Source material:
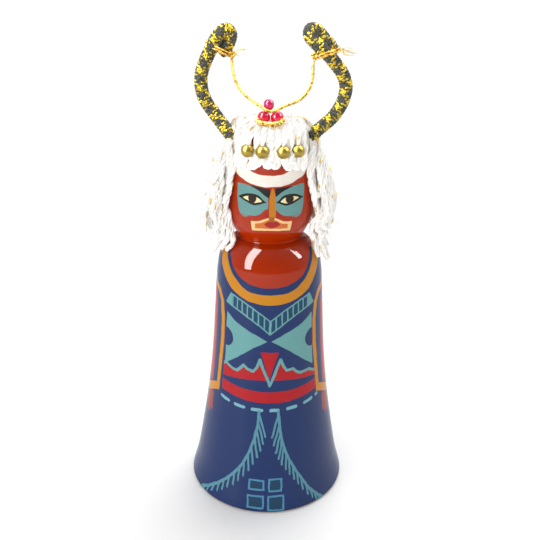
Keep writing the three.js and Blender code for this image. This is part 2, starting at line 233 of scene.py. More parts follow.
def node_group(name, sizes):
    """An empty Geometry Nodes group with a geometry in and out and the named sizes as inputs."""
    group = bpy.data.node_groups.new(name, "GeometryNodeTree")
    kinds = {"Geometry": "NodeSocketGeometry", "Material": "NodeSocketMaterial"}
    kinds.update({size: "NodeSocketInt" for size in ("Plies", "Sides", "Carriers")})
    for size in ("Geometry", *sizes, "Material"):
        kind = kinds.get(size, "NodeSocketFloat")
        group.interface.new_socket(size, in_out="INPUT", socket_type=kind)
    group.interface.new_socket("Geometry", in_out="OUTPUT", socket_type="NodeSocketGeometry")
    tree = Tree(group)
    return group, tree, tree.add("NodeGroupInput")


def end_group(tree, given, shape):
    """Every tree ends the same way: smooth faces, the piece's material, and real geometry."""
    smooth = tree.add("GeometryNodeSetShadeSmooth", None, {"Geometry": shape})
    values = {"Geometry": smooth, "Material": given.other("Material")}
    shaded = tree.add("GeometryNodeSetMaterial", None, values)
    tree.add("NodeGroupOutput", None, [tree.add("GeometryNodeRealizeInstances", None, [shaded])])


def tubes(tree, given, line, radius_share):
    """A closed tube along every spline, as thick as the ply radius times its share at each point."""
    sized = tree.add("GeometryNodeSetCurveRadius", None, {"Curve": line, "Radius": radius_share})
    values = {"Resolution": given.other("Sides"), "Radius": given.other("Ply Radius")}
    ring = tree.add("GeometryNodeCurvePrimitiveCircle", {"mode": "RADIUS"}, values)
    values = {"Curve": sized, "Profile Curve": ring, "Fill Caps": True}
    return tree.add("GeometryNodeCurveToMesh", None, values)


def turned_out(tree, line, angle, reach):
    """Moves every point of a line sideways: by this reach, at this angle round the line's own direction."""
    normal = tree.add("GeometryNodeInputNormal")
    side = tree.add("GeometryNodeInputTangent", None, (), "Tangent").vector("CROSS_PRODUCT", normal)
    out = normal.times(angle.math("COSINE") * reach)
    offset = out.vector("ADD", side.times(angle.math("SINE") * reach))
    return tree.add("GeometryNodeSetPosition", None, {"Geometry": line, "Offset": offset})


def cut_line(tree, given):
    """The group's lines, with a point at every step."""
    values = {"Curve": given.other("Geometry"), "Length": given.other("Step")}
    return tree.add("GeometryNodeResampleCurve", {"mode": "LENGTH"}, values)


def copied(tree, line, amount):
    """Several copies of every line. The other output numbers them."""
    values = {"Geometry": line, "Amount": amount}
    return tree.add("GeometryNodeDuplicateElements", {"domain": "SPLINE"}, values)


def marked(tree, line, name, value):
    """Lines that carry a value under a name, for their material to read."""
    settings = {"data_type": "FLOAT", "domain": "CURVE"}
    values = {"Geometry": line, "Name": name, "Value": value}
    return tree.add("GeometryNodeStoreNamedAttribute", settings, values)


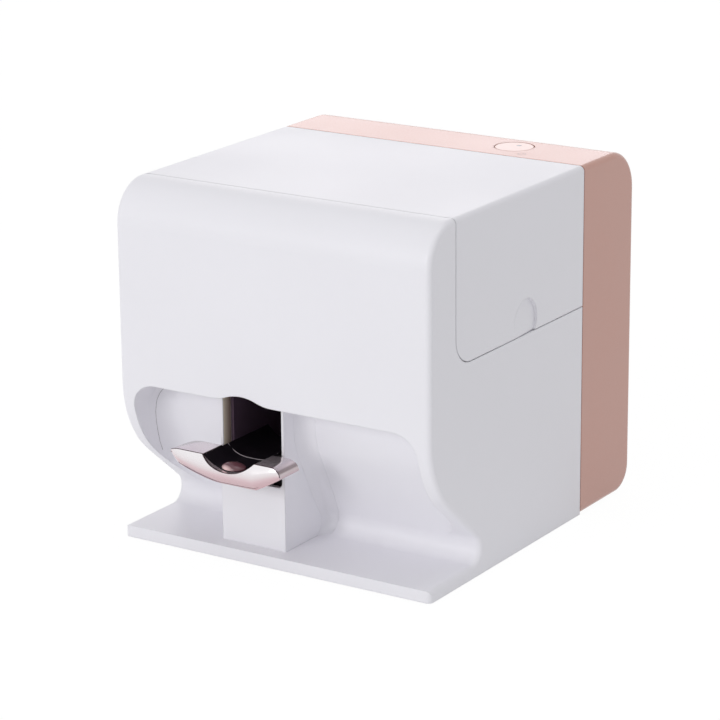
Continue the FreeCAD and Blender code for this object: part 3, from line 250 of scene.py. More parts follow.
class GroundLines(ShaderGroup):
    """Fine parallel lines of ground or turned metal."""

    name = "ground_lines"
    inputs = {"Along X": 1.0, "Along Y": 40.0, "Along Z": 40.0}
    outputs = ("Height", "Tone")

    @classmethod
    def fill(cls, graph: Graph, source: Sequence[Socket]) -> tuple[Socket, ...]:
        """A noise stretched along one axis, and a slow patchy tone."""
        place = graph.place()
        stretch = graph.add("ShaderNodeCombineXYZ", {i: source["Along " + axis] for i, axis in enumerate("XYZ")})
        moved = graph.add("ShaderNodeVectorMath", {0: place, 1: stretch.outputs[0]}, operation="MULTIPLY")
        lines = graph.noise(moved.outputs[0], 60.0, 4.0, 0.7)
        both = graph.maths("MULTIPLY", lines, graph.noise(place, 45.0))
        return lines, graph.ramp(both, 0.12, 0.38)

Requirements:
Repeat exactly the lines from the one containing "Continue the FreeCAD" through the one containing "parallel lines of", both included, and nothing else.

Final result:
Continue the FreeCAD and Blender code for this object: part 3, from line 250 of scene.py. More parts follow.
class GroundLines(ShaderGroup):
    """Fine parallel lines of ground or turned metal."""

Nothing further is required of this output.